Other awesome features

In addition to filtering by template, the CET includes the option to include templates that inherit any of the selected templates.

inheritance.PNG

This can be used for multiple purposes. If the user wants a report on a large number of templates that all share a common base, they can accomplish this easily by selecting the base template and checking off the Inheritance option rather than selecting each individual template and running the risk of leaving out desired templates. Additionally, a user could run a report this way if they wanted to know all of the items there are that inherit a particular template (this would be like running the SPE “Items with template” report, but reporting all of the items that inherit the selected template instead).

Advanced search

Another request I have been asked is to find all Sitecore items that have a word or phrase in any field. This is where the CET’s Advanced Search feature comes into play. The Advanced Search searches for the entered word or phrase in all fields (by default) of all selected items. The Advanced Search works in conjunction with the Start  Item and Templates filters; the Fields filter can be used to only search for the keyword in specific fields.

Could this be done in the Powershell?

Probably; SPE is really powerful, and there’s a lot you can accomplish with the PowerShell Console. But composing the right Sitecore query, especially with a large number of conditions and filters, can be difficult for a developer let alone a regular content editor. The Content Export tool provides a user friendly, easy-to-use interface that allows the user to build out complex search conditions using simple form fields and to download that report as an Excel spreadsheet. It also provides the ability to save searches, so that if there is a report that a user frequently needs to run, they need only configure it once and then save it rather than remember how they configured it each time.

How the Content Export Tool could be incorporated into SPE

Easy! The SPE Reporting menu already has a Content Audit menu. The CET could be incorporated as a part of SPE by simply adding an item to this menu which would open the Content Export Tool window. I for one think it would be a great addition to SPE… but for the meantime, you can download it from the Sitecore Marketplace and use it as an independent tool for all of the custom content audits you or clients need.

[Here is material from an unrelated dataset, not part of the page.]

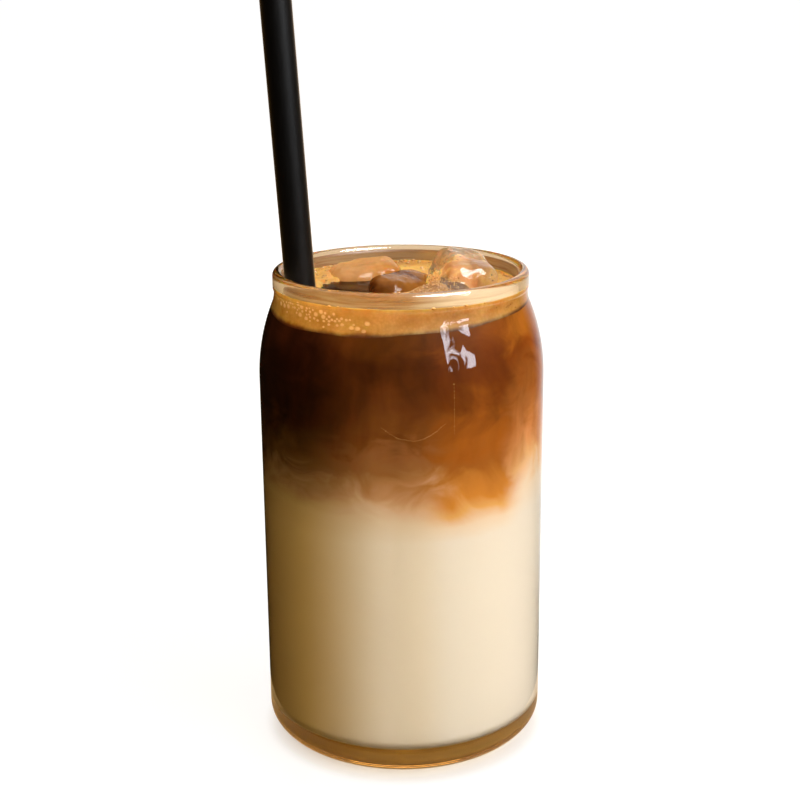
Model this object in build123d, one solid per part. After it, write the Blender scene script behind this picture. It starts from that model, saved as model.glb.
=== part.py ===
from build123d import *
import math
import os

# Iced coffee in a can-shaped glass, in millimetres. The glass stands on z = 0 with the Z axis
# as its own axis. The straw leans to -X, and -Y is the front.

# ------------------------------------------------------------------ sizes of the glass
glass_height = 130.0
body_diameter = 76.0
wall = 2.4
base_thickness = 7.8
floor_corner = 3.2  # round between the cavity's floor and its wall
heel_inset = 9.2  # how far the heel curves in to the foot
heel_height = 7.1
foot_ring_width = 3.6  # the flat ring that the glass rests on
foot_hollow = 1.2  # depth of the shallow hollow inside that ring
shoulder_drop = 4.5  # how far the shoulder comes in to the neck
shoulder_height = 22.75
cove_radius = 8.0  # the small reverse curve where shoulder meets neck
neck_height = 5.8  # from the top of the shoulder to the rim
bead_height = 4.8  # the rim's rounded bead
bead_stand_out = 0.25  # how far the bead stands proud of the neck

# ------------------------------------------------------------------ sizes of the drink
crema_below_rim = 4.5
crema_depth = 5.3
crema_side_slope = 0.038  # its underside hangs lower on the straw's side
crema_front_slope = 0.035  # and lower at the front than at the back
crema_ripple = 0.35
milk_depth = 70.7
milk_side_slope = -0.07  # the milk stands higher on the straw's side
milk_ripple = 1.3
ripple_length = 30.0  # from crest to crest
surface_spans = 9  # spans of the grid that a rippled surface is drawn through
well_length = 28.0  # the oval well in the crema, where dark coffee shows
well_width = 21.0
well_reach = 11.4  # its distance from the glass's axis
well_azimuth = 195.0
well_turn = 90.0
well_depth = 0.9  # from the crema's top to the coffee in the well

# ------------------------------------------------------------------ sizes of the straw
straw_length = 210.0
straw_diameter = 8.0
straw_wall = 0.4
straw_foot_reach = 19.9  # distance of its foot from the glass's axis
straw_foot_azimuth = 193.7
straw_rim_azimuth = 192.5
straw_rim_gap = 0.2
straw_floor_gap = 0.2

# ------------------------------------------------------------------ sizes of the ice
ice_taper = 4.0  # degrees, from the tray that the cubes were frozen in
ice_melt = 4.0  # radius that the edges and corners have melted to
ice_gap = 0.3  # left between one lump and the next, round the straw and off the wall
# Every lobe of a lump: its size, its side's distance from the neck's wall, the direction
# it lies in, how far its middle is under the crema's top, and its turns about X, Y and Z.
ice_lobes = {
    "ice_right": [
        {"size": (17.0, 20.0, 22.0), "off_wall": 7.2, "azimuth": 7.0, "sunk": 3.4, "turns": (14, 12, 22)},
        {"size": (19.0, 14.0, 12.0), "off_wall": 8.3, "azimuth": 314.0, "sunk": 4.9, "turns": (8, -12, 34)},
    ],
    "ice_back": [
        {"size": (22.0, 16.0, 20.0), "off_wall": 1.6, "azimuth": 121.0, "sunk": 7.0, "turns": (6, -3, 10)},
    ],
    "ice_middle": [
        {"size": (14.0, 25.0, 22.0), "off_wall": 22.4, "azimuth": 118.0, "sunk": 8.6, "turns": (-3, 9, -32)},
    ],
}

# ------------------------------------------------------------------ worked out from the sizes
body_radius = body_diameter / 2
neck_radius = body_radius - shoulder_drop
bead_radius = neck_radius + bead_stand_out
lip_radius = neck_radius - wall
lip_round = (bead_radius - lip_radius) / 2
foot_radius = body_radius - heel_inset
hollow_radius = foot_radius - foot_ring_width
shoulder_top = glass_height - neck_height
shoulder_start = shoulder_top - shoulder_height
shoulder_turn = 2 * math.degrees(math.atan(shoulder_drop / shoulder_height))
shoulder_radius = shoulder_height / math.sin(math.radians(shoulder_turn)) - cove_radius
crema_top = glass_height - crema_below_rim
crema_bottom = crema_top - crema_depth
milk_top = base_thickness + milk_depth
straw_radius = straw_diameter / 2


def polar(reach, azimuth, height):
    """A point given by its distance from the glass's axis, its direction and its height."""
    angle = math.radians(azimuth)
    return Vector(reach * math.cos(angle), reach * math.sin(angle), height)


def revolve_outline(edges):
    """A closed outline in the XZ plane, turned once round the glass's axis."""
    return revolve(Plane.XZ * make_face(Wire(edges)), Axis.Z)


# ------------------------------------------------------------------ glass
def side_curve(inset):
    """The S from the straight body up to the neck, seen in section and moved in by inset."""
    start = (body_radius - inset, shoulder_start)
    shoulder = JernArc(start, (0, 1), shoulder_radius - inset, shoulder_turn)
    cove = JernArc(shoulder @ 1, shoulder % 1, cove_radius + inset, -shoulder_turn)
    return [shoulder, cove]


def outer_side():
    """From the foot's edge up the heel, body, shoulder and neck, and round the bead to the lip."""
    heel_centre = (foot_radius, heel_height)
    heel = EllipticalCenterArc(heel_centre, heel_inset, heel_height, start_angle=270, arc_size=90)
    curve = side_curve(0)
    neck = Line(curve[1] @ 1, (neck_radius, glass_height - bead_height))
    step = JernArc(neck @ 1, (1, 0), bead_stand_out, 90)
    bead = Line(step @ 1, (bead_radius, glass_height - lip_round))
    lip = JernArc(bead @ 1, (0, 1), lip_round, 180)
    return [heel, Line(heel @ 1, curve[0] @ 0), *curve, neck, step, bead, lip]


def inner_side(gap, top):
    """From the middle of the floor up to the height top, kept gap off the floor and wall."""
    radius = body_radius - wall - gap
    floor = base_thickness + gap
    corner = JernArc((radius - floor_corner + gap, floor), (1, 0), floor_corner - gap, 90)
    curve = side_curve(wall + gap)
    neck = Line(curve[1] @ 1, (lip_radius - gap, top))
    return [Line((0, floor), corner @ 0), corner, Line(corner @ 1, curve[0] @ 0), *curve, neck]


def under_foot():
    """The shallow dome inside the foot's ring, from the axis out to the ring."""
    radius = (hollow_radius**2 + foot_hollow**2) / (2 * foot_hollow)
    turn = math.degrees(math.asin(hollow_radius / radius))
    return JernArc((0, foot_hollow), (1, 0), radius, -turn)


def glass_solid():
    """The tumbler: hollowed foot, curved heel, straight body, round shoulder, beaded rim."""
    outer = outer_side()
    inner = inner_side(0, glass_height - lip_round)
    hollow = under_foot()
    middle = Line((0, base_thickness), hollow @ 0)
    ring = Line(hollow @ 1, outer[0] @ 0)
    return revolve_outline([*outer, *inner, middle, hollow, ring])


def cavity(gap, top):
    """What the glass holds, kept gap off its wall and floor, up to the height top."""
    side = inner_side(gap, top)
    lid = Line(side[-1] @ 1, (0, top))
    return revolve_outline([*side, lid, Line((0, top), side[0] @ 0)])


# ------------------------------------------------------------------ straw
def straw_line():
    """The straw's foot and its direction, leaning from the floor to the lip's inner edge."""
    lip_reach = lip_radius - straw_rim_gap - straw_radius
    foot = polar(straw_foot_reach, straw_foot_azimuth, base_thickness)
    lip = polar(lip_reach, straw_rim_azimuth, glass_height - lip_round)
    lean = (lip - foot).normalized()
    rise = straw_floor_gap + straw_radius * math.sin(math.acos(lean.Z))
    return foot + lean * (rise / lean.Z), lean


def straw_rod(radius):
    """A round rod as long as the straw, along the straw's line."""
    foot, lean = straw_line()
    rod = Cylinder(radius, straw_length, align=(Align.CENTER, Align.CENTER, Align.MIN))
    return Plane(origin=foot, z_dir=lean) * rod


# ------------------------------------------------------------------ ice
def melted_cube(size, grown):
    """An ice cube, a little wider at one end, with its edges and corners melted round."""
    width, depth, height = (length + 2 * grown for length in size)
    block = extrude(Rectangle(width, depth), height, taper=ice_taper)
    return fillet(block.edges(), ice_melt + grown).translate((0, 0, -height / 2))


def ice_lump(lobes, grown=0.0):
    """One lump: its lobes frozen together, with every surface moved out by grown."""
    lump = Part()
    for lobe in lobes:
        reach = lip_radius - lobe["off_wall"] - lobe["size"][0] / 2
        middle = polar(reach, lobe["azimuth"], crema_top - lobe["sunk"])
        turn_x, turn_y, turn_z = lobe["turns"]
        turn = Rot(Z=turn_z) * Rot(Y=turn_y) * Rot(X=turn_x)
        lump += Location(middle) * turn * melted_cube(lobe["size"], grown)
    return lump


def ice_lumps():
    """The lumps that break the drink's surface, each clear of the wall, straw and others."""
    room = cavity(ice_gap, 2 * glass_height) - straw_rod(straw_radius + ice_gap)
    lumps = {}
    for name, lobes in ice_lobes.items():
        lumps[name] = ice_lump(lobes) & room
        room -= ice_lump(lobes, ice_gap)
    return lumps


# ------------------------------------------------------------------ drink
def ripple(x, y, size):
    """The height of a low uneven wave."""
    wave = 2 * math.pi / ripple_length
    return size * math.sin(wave * x + 0.8) * math.cos(0.8 * wave * y - 0.5)


def crema_underside(x, y):
    slope = crema_side_slope * x + crema_front_slope * y
    return crema_bottom + slope + ripple(x, y, crema_ripple)


def milk_surface(x, y):
    return milk_top + milk_side_slope * x + ripple(x, y, milk_ripple)


def space_under(height):
    """All the space under a rippled surface, whose height is a function of x and y."""
    half = surface_spans / 2
    steps = [body_radius * 1.1 * (i / half - 1) for i in range(surface_spans + 1)]
    grid = [[(x, y, height(x, y)) for x in steps] for y in steps]
    surface = Face.make_surface_from_array_of_points(grid)
    return Solid.extrude(surface, Vector(0, 0, -2 * glass_height))


def well(top):
    """The oval well in the crema, from below the crema up to the height top."""
    bottom = polar(well_reach, well_azimuth, crema_bottom - crema_depth)
    oval = Plane(origin=bottom) * (Rot(Z=well_turn) * Ellipse(well_length / 2, well_width / 2))
    return extrude(oval, top - bottom.Z)


def drink_layers(immersed):
    """Milk, coffee and crema, filling the glass and cut round everything immersed in them."""
    drink = cavity(0, crema_top)
    for thing in immersed:
        drink -= thing
    under_crema = space_under(crema_underside)
    under_milk = space_under(milk_surface)
    foam = drink - under_crema
    coffee = (drink & under_crema) - under_milk
    return {
        "milk": drink & under_milk,
        "coffee": coffee + (foam & well(crema_top - well_depth)),
        "crema": foam - well(crema_top),
    }


def main():
    lumps = ice_lumps()
    rod = straw_rod(straw_radius)
    parts = {
        "glass": glass_solid(),
        "straw": rod - straw_rod(straw_radius - straw_wall),
        **lumps,
        **drink_layers([rod, *lumps.values()]),
    }
    os.makedirs("parts", exist_ok=True)
    for name, solid in parts.items():
        print(f"{name}: {len(solid.solids())} solid, {solid.volume / 1000:.2f} ml")
        export_step(solid, f"parts/{name}.step")


main()
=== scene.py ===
"""Iced coffee in a can-shaped glass: the looks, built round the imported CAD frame."""

import math
import random

import bmesh
import bpy
from mathutils import Matrix, Vector, noise
from mathutils.bvhtree import BVHTree


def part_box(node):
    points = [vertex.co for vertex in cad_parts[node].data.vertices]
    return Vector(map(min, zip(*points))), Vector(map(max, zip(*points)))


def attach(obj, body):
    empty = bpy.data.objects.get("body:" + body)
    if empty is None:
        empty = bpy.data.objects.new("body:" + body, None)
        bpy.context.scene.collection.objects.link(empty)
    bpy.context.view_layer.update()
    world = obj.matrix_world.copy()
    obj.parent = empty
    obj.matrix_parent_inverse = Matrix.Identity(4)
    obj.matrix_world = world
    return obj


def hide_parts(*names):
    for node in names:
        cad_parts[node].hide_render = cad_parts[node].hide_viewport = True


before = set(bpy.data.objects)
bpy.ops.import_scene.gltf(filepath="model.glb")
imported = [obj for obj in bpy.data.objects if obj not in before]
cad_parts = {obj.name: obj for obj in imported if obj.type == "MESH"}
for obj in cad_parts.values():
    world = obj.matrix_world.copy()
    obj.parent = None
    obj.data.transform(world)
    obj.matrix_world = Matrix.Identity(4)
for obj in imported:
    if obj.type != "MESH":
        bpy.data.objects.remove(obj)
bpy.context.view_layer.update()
MM = 0.001

bl_info = {
    "name": "Iced Coffee",
    "version": (1, 0, 0),
    "blender": (4, 5, 0),
    "location": "3D View > Sidebar > Iced Coffee",
    "description": "Builds a layered iced coffee with its glass, ice and straw round a CAD frame",
    "category": "Object",
}

GLASS_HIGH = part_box("glass")[1]

# How the layers lean, in millimetres for each millimetre across: the milk stands higher on the
# straw's side, and the crema's underside hangs lower there and at the front.
MILK_SIDE_SLOPE = -0.07
CREMA_SIDE_SLOPE = 0.038
CREMA_FRONT_SLOPE = 0.035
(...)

The Content Export Tool is tested with Sitecore 6.5 – 8.2

 

Content Export Tool for Sitecore

The Content Export Tool is a new Sitecore module that allows Sitecore users to easily export data from the content tree. This post outlines the uses for this tool and provides setup and usage documentation.

Introduction

In my work as a Sitecore developer, I have had many occasions where clients have requested audits of their Sitecore content, such as needing to know all the items in a certain folder with the values of particular fields for those items.  For these requests, I would create a custom utility page so that they could export the data they needed, but as I found I was writing basically the same code over and over with different hardcoded values, I decided to create a reusable module that could handle all of these requests dynamically. This module works on all versions of Sitecore through 8.2.

Download

The source code and Sitecore installation package can also be downloaded at
https://github.com/estockwell-alpert/ContentExportTool.

Setup

Setup is simple. All you need to do is download the package Content Export Tool.zip and install this in your Sitecore instance using the Installation Wizard. The Content Export button should appear in the Start Menu once Sitecore restarts. That’s it!

How to Use

The tool allows the user to run exports ranging from minimal data to hundreds of fields. If the user clicks the Run Export button with no fields filled out/checked off, it will return a spreadsheet with the item path of every item in the Sitecore content tree. The following fields can be used to further customize the data:

  • Database – Select which database to retrieve content from. The Database dropdown is populated with all of the available databases for the website.
  • Include Ids – Check this box to include the Guid IDs of each item
  • Start Item – If this field is blank, the entire content tree will be scanned. If this field is populated, then the export will only include items beneath and including the item specified. Start Item can be specified by path or ID. The Start Item can be manually entered, or you can use the Browse button to search the content tree for the item you want (Browse can take a while to load).
  • Fast Query – Enter a fast query to select the items you want to export. This field overrides the Start Items. The tool will only export items returned by the fast query. You can use the Test button to see whether the query works and how many items it will return.
  • Templates – If this field is blank, all items under the start node will be included. If templates are selected, only items of the selected template types will be included. Templates can be specified by name or ID; if name is used, then if multiple templates have the same name, items of all templates with that name will be included. You can use the Browse button to choose template names from the Sitecore tree, or enter names or IDs manually.
  • Include Template Name – Check this box to include the template name of each item in the spreadsheet
  • Fields – Enter the names or IDs of all the fields that you want to get the values of. The tool determines the type of each field and handles the data accordingly; this can handle string, rich text, image, link, droplist, multilist, and checkbox fields. Fields names or IDs can be manually entered, or you can use Browse to select fields. If the Templates field is populated, then Browse will only suggest fields that belong to selected templates.
  • Include linked item IDs – This will include the item ID for any field that links to an item, such as images, links, droplists, and multilists (the linked item path is returned by default).
  • Include raw HTML – This will include the raw HTML that is returned by image and link fields
  • Workflow – This includes the workflow that each item uses
  • Workflow State – This includes the current workflow state that the item is in
  • Get All Language Versions – This includes the language of each item

Settings can be saved in case you want to run the same export multiple times. The Save Settings button will save the current configuration (you must enter a name to save as first). Selecting settings from the dropdown will populate all of the fields based on the saved configuration. You can delete a saved configuration when it is currently selected using the Delete button. You cannot save multiple configurations with the same name, but if you want to overwrite an existing configuration, you can enter the name of that configuration and click Save Settings (you will be prompted to confirm whether you want to overwrite).

Conclusion

The Content Export Tool can make auditing Sitecore content much easier for both developers and and Sitecore users. It makes auditing content simple: you can easily find the locations of all items of a particular template type; retrieve the fields values of thousands of items; get all of the items that exist in a particular folder; and many more possibilities. The code is open source and easily customizable as well. I hope you will find this module useful!